Prince Charles criticises ‘appalling’ Rwanda migrant concentration camp scheme – reports
Source says Prince of Wales was ‘more than disappointed’ with deportation plans
Prince Charles has privately criticised the government’s policy of deporting migrants to Rwanda, calling the practice “appalling”.
The heir to the throne has been heard opposing the policy behind closed doors, a source has told the Times and the Daily Mail.
The claim comes on the same day that a legal challenge against deporting asylum seekers was rejected by the high court. The first flight to send migrants to the central African country could leave on Tuesday.

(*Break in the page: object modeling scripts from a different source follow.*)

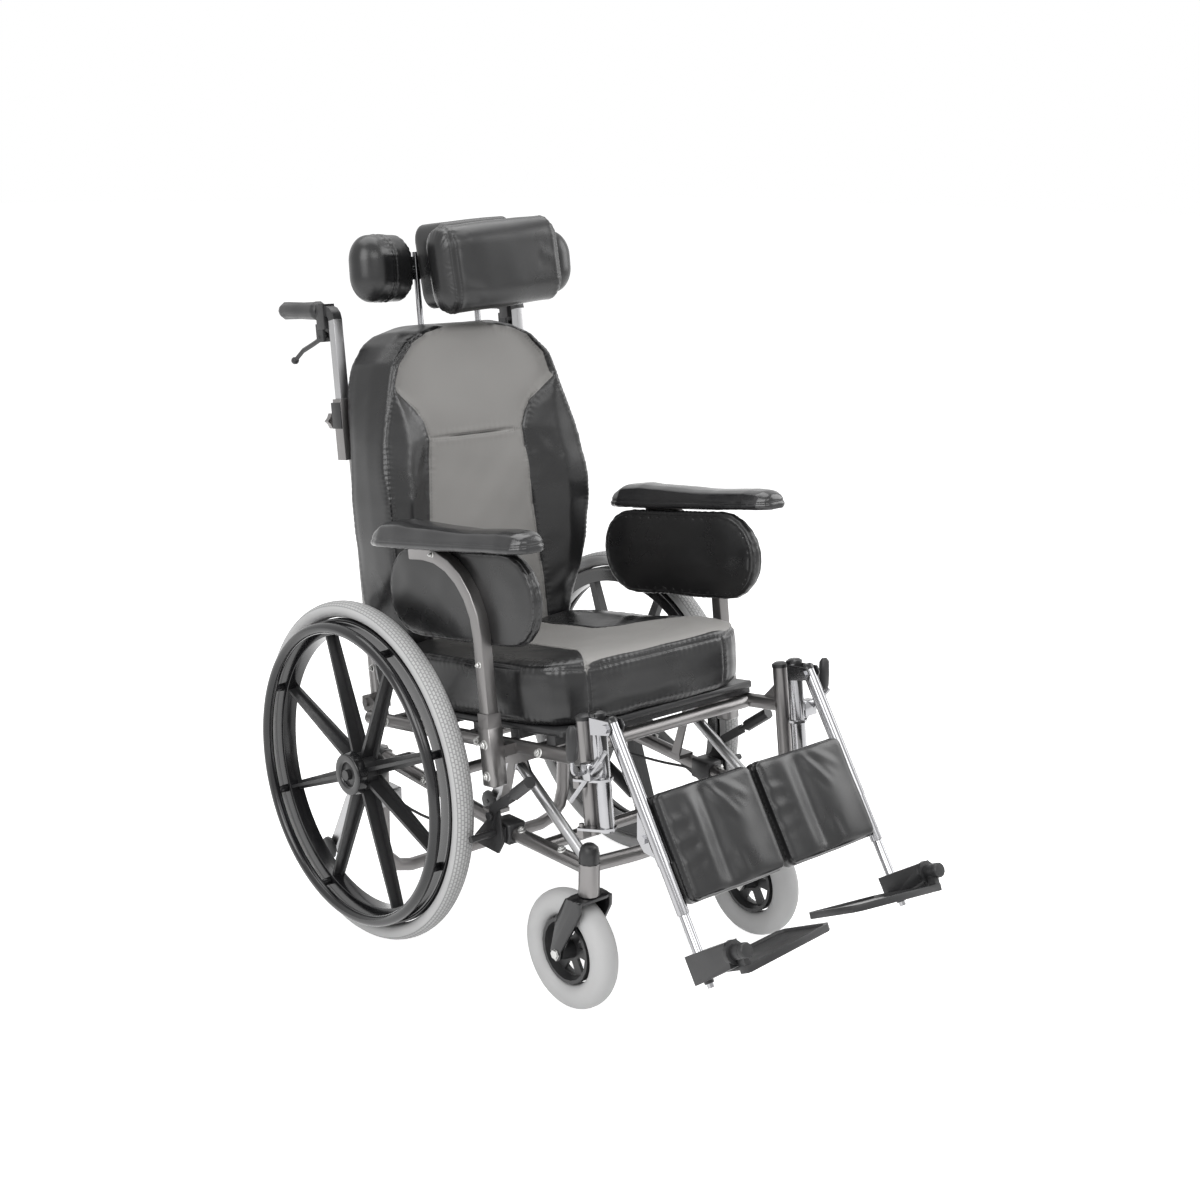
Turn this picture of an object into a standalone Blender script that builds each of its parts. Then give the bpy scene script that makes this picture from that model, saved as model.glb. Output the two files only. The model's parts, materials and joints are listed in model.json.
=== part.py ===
"""Reclining tilt wheelchair with elevating legrests, headrest and attendant handles.

Metres, +Z up. The occupant faces -Y, and the occupant's left is +X. The origin lies on the floor under the
middle of the chair. Inside the "chair" empty, y = 0 is the rear axle. Each moving assembly hangs from an
empty on its joint: the seat unit from tilt_axis, the backrest from back_axis, each legrest from its swing
pin.
"""

from math import atan2, cos, degrees, pi, radians, sin, tan

import bmesh
import bpy
from mathutils import Matrix, Vector

# Driving dimensions of the rolling base
AXLE_BEHIND_ORIGIN = 0.2350
REAR_WHEEL_RADIUS = 0.300
REAR_TYRE_WIDTH = 0.038
WHEEL_SIDES = 32
REAR_WHEEL_X = 0.308
RIM_DEPTH = 0.026
RIM_WIDTH = 0.026
SPOKE_COUNT = 8
HUB_RADIUS = 0.034
HUB_WIDTH = 0.062
HANDRIM_INSET = 0.042
HANDRIM_RADIUS = REAR_WHEEL_RADIUS - HANDRIM_INSET
HANDRIM_TUBE = 0.0095
HANDRIM_STANDOFF = 0.0365
AXLE_RADIUS = 0.0063

CASTER_RADIUS = 0.100
CASTER_TYRE_WIDTH = 0.046
CASTER_TYRE_DEPTH = 0.044
CASTER_BED = CASTER_RADIUS - CASTER_TYRE_DEPTH
CASTER_SIDES = 20
CASTER_WINDOWS = 6
CASTER_X = 0.212
CASTER_STEM_Y = -0.487
CASTER_TRAIL = 0.040
CASTER_HOUSING_TOP = 0.262
CASTER_HOUSING_BOTTOM = 0.208
CASTER_HOUSING_RADIUS = 0.0175
STEM_RADIUS = 0.006

FRAME_TUBE = 0.0127
BASE_RAIL_X = 0.228
BASE_RAIL_REAR = (0.050, REAR_WHEEL_RADIUS - 0.007)
BASE_RAIL_FRONT_Z = 0.252
TIPPING_TUBE_Y = 0.080
TIPPING_TUBE_X = 0.216
TIPPING_TUBE_LOW = 0.056
TIPPING_TUBE_BEND = 0.060

STRUT_X = 0.200
AXLE_BUSH = 0.017
MIDDLE_TUBE_Y = -0.385
REAR_TUBE_Y = -0.070
BRAKE_PIVOT_Y = -0.308
BRAKE_PIVOT_Z = REAR_WHEEL_RADIUS
BRAKE_PLATE_X = 0.262
ANTI_TIP_X = 0.196
ANTI_TIP_AXLE_Y = 0.276
ANTI_TIP_AXLE_Z = 0.040
ANTI_TIP_WHEEL_RADIUS = 0.022

# Driving dimensions of the seat unit
TILT_AXIS_Y = -0.288
TILT_AXIS_Z = 0.392
SEAT_TILT = 8.0
SEAT_RAIL_Z = 0.015
SEAT_RAIL_FRONT = -0.195
SEAT_RAIL_REAR = 0.398
SEAT_HALF_WIDTH = 0.226
SEAT_RAIL_X = SEAT_HALF_WIDTH - 0.006
SEAT_FRONT = -0.152
SEAT_THICKNESS = 0.106
SEAT_CORNER = 0.090
SEAT_CORNER_WIDTH = 0.096
SEAT_HOLLOW = 0.010
SEAM_DEPTH = 0.0032
SEAT_BOARD_THICKNESS = 0.012
SEAT_RIB_HEIGHT = 0.012

BACK_HINGE_Y = 0.4145
BACK_HINGE_Z = 0.0395
BACK_LEAN = 1.0
CANE_X = SEAT_HALF_WIDTH - 0.043
HANDLE_X = SEAT_HALF_WIDTH - 0.020
HANDLE_SOCKET = 0.108
CANE_SIZE = 0.0254
CANE_TOP = 0.550
BACK_BOTTOM = 0.030
BACK_TOP = 0.667
BACK_THICKNESS = 0.112
BACK_HALF_WIDTH = SEAT_HALF_WIDTH + 0.003
HANDLE_TUBE = 0.018
HANDLE_TOP = 0.703
HANDLE_INSERT = 0.100
GRIP_RADIUS = 0.0165
GRIP_LENGTH = 0.125
LEVER_PIVOT_Y = 0.040
LEVER_PIVOT_DROP = -0.043

HEADREST_POST_X = 0.0645
HEADREST_POST_Y = -0.051
HEADREST_POST_RADIUS = 0.0055
HEADREST_OFFSET = 0.005
HEAD_PLATE_OFFSET = 0.013
HEADREST_MIDDLE = 0.770
PILLOW_WIDTH = 0.262
PILLOW_HEIGHT = 0.150
PILLOW_THICKNESS = 0.084
PILLOW_ROLL = 4.0
WING_WIDTH = 0.134
WING_HEIGHT = 0.116
WING_THICKNESS = 0.072
WING_OFFSET = 0.011
WING_FORWARD = 18.0
WING_HINGE_X = 0.104
WING_HINGE_Y = HEADREST_POST_Y + 0.006
HEADREST_WELL = (0.470, 0.720)

ARM_POST_X = SEAT_HALF_WIDTH + 0.042
ARM_POST_Y = -0.0265
ARM_TUBE = 0.022
ARM_BEND = 0.130
ARM_TUBE_TOP = 0.334
ARM_SOCKET_BOTTOM = -0.040
ARM_SOCKET_TOP = 0.058
ARM_COLLAR_TOP = 0.080
ARMPAD_FRONT = -0.180
ARMPAD_REAR = 0.222
ARMPAD_WIDTH = 0.080
ARMPAD_THICKNESS = 0.043
SIDE_PAD_FRONT = -0.153
SIDE_PAD_REAR = 0.242
SIDE_PAD_BOTTOM = 0.186
SIDE_PAD_THICKNESS = 0.030

SEAT_REAR = BACK_HINGE_Y - CANE_SIZE / 2 - BACK_THICKNESS - 0.004
SEAT_CROSS_TUBES = (-0.130, 0.105, 0.330)
CROSS_TUBE_Z = SEAT_RAIL_Z - 0.001

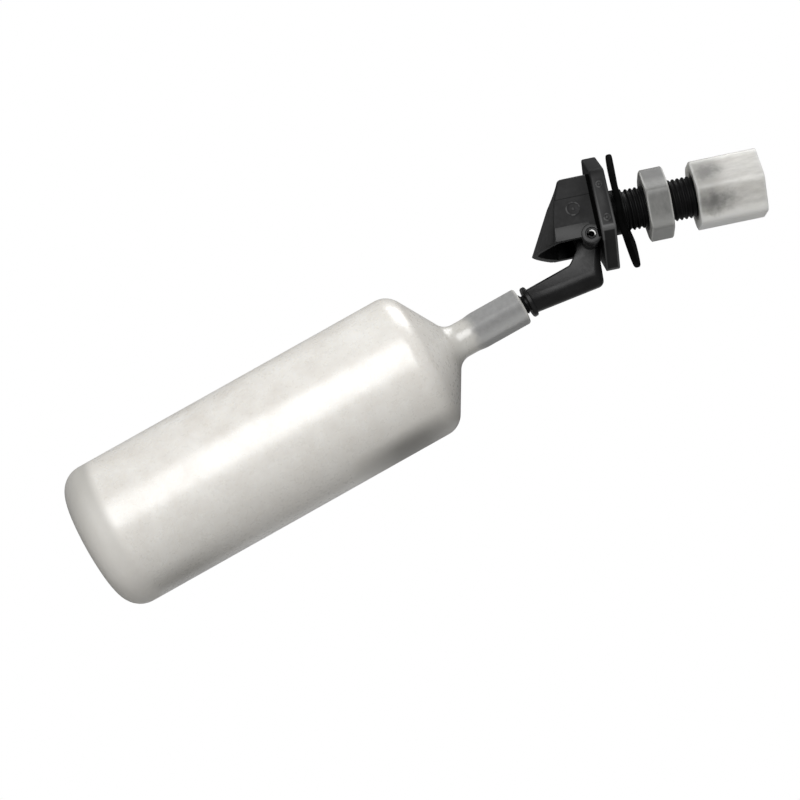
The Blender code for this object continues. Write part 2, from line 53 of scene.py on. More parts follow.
SHARP_ANGLE = math.radians(32)
WELD = 1e-7
CUTTER_REACH = 4 * MM

# Threads
STEM_THREAD = {"crest": 5.55 * MM, "root": 5.0 * MM, "pitch": 1.27 * MM}
STUD_THREAD = {"crest": 3.0 * MM, "root": 2.3 * MM, "pitch": 1.27 * MM}
NUT_THREAD = {"crest": 5.66 * MM, "root": 6.3 * MM, "pitch": 1.27 * MM}
NECK_THREAD = {"crest": 3.1 * MM, "root": 3.6 * MM, "pitch": 1.27 * MM}
THREAD_SECTION = [  # shares of the pitch and of the depth
    (0.0, 0.0), (0.12, 0.12), (0.36, 0.88), (0.44, 1.0), (0.56, 1.0), (0.64, 0.88), (0.88, 0.12)]
THREAD_RUN_OUT = 0.7 * MM
THREAD_STEPS = 72
ROUND_STEPS = 64
THREAD_SHARP_ANGLE = math.radians(28)

# Body
FLANGE_THICKNESS = 3.9 * MM
FLANGE_ACROSS_FLATS = 27.4 * MM
FLANGE_CORNER_ANGLE = math.radians(87.3)
FLANGE_LIFT = 0.5 * MM
FLANGE_CORNER_ROUNDING = 1.2 * MM
FLANGE_FILLET = 0.45 * MM
SHOULDER_RADIUS = 6.0 * MM
SHOULDER_END = 4.2 * MM
THREAD_START = 4.5 * MM
FEED_BORE = 2.6 * MM
TUBE_SOCKET = 3.35 * MM
TUBE_SOCKET_DEPTH = 6.0 * MM
SEAT_CONE = 4.1 * MM
SEAT_CONE_DEPTH = 1.5 * MM
HOOD_TOP = 9.0 * MM
HOOD_RIM = -7.3 * MM
HOOD_BEND = 4.2 * MM
HOOD_BEND_REACH = 0.6 * MM
HOOD_HALF_WIDTH = 11.6 * MM
HOOD_WALL = 1.5 * MM
HOOD_ROOF_FRONT = -12.2 * MM
HOOD_SIDE_FRONT = -16.4 * MM
HOOD_TIP = -22.1 * MM
HOOD_BLUNTNESS = 1.4
NOSE_STEPS = 28
HOOD_CORNER_ROUNDING = 0.7 * MM
HOOD_TOP_FILLET = 0.8 * MM
BAND_HEIGHT = 3.6 * MM
BAND_PROUD = 0.5 * MM
BOSS_RADIUS = 2.65 * MM
BOSS_PROUD = 1.0 * MM
BOSS_MOUTH = 1.7 * MM
MOULDED_EDGE = 0.12 * MM
PANEL_TOP = 3.7 * MM
PANEL_DEPTH = 0.2 * MM
GROOVE_WIDTH = 1.0 * MM
GROOVE_DEPTH = 0.7 * MM
HOOD_MARK = ((-9.8 * MM, 0.6 * MM), 1.9 * MM)
FLANGE_MARKS = [((-2.05 * MM, 5.05 * MM), 1.0 * MM), ((-1.8 * MM, -4.0 * MM), 1.1 * MM)]
MARKS = [HOOD_MARK] + FLANGE_MARKS
MARK_LINE = 0.4 * MM
RELIEF = 0.18 * MM
MARK_ROOTING = 0.3 * MM
MARK_EDGE = 0.05 * MM
MARK_STEPS = 40

# Pivot and lever
PIVOT = Vector((-6.5 * MM, 0.0, -7.0 * MM))
OPEN_ANGLE = math.radians(17.9)
OPENED = Matrix.Rotation(-OPEN_ANGLE, 4, "Y")
PIN_RADIUS = 1.25 * MM
PIN_WALL = 0.5 * MM
PIN_RECESS = 0.6 * MM
PIN_HALF_SLOT = 0.35
ARM_HALF_WIDTH = 3.5 * MM
ARM_ROUNDING_STEPS = 9
AXIS_DROP = 5.5 * MM
COLLAR_DISTANCE = 21.5 * MM
BAR_END = 26.0 * MM
COLLAR_RADIUS = 4.25 * MM
COLLAR_THICKNESS = 1.3 * MM
HUB_RADIUS = 2.25 * MM
HUB_REACH = 9.5 * MM
SEAL_RADIUS = 2.5 * MM
SEAL_THICKNESS = 2.0 * MM
SEAL_FACE = -FLANGE_THICKNESS - 1.3 * MM - PIVOT.x - 0.15 * MM
CUP_MOUTH = SEAL_FACE - 0.5 * MM
CUP_BACK = CUP_MOUTH - 3.2 * MM
CUP_RADIUS = 3.6 * MM
STUD_LENGTH = 15.6 * MM
STUD_THREAD_START = 1.0 * MM

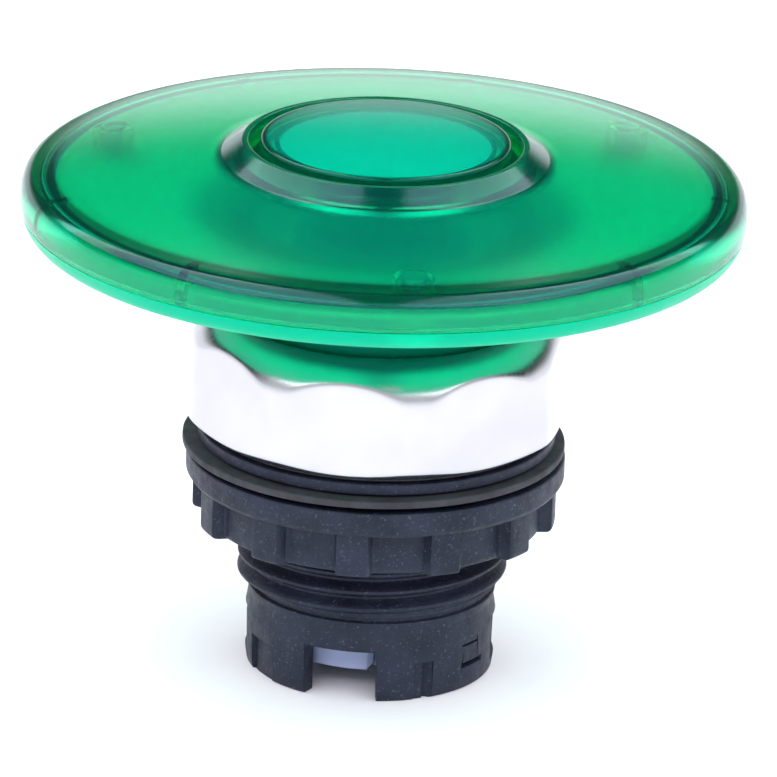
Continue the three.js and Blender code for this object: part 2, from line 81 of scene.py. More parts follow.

An appeal against the ruling has been launched.
The government’s deportation policy was introduced in April as a way to discourage people trying to cross the channel in small boats from northern France. More than 10,000 people have arrived so far this year.
Under the deal, any arriving outside legal processes will be flown 4,000 miles away. The policy has been criticised on human rights grounds, and on Friday the UN’s refugee agency backed calls to stop Tuesday’s flight because it breached Britain’s legal obligations.
The source said: “[Charles] said he was more than disappointed at the policy.
“He said he thinks the government’s whole approach is appalling. It was clear he was not impressed with the government’s direction of travel.”
Commonwealth heads of government are due to meet in the country’s capital, Kigali, later in June. Charles is due to represent the Queen at the gathering.
A spokesperson for Clarence House said: “We would not comment on supposed anonymous private conversations with the Prince of Wales, except to restate that he remains politically neutral. Matters of policy are decisions for government.”
However they did not deny to the Times that Charles was opposed to the policy.
A government spokesperson said: “Our world-leading partnership with Rwanda will see those making dangerous, unnecessary and illegal journeys to the UK relocated there to have their claims considered and rebuild their lives.
“We are confident the agreement is fully compliant with all national and international law.”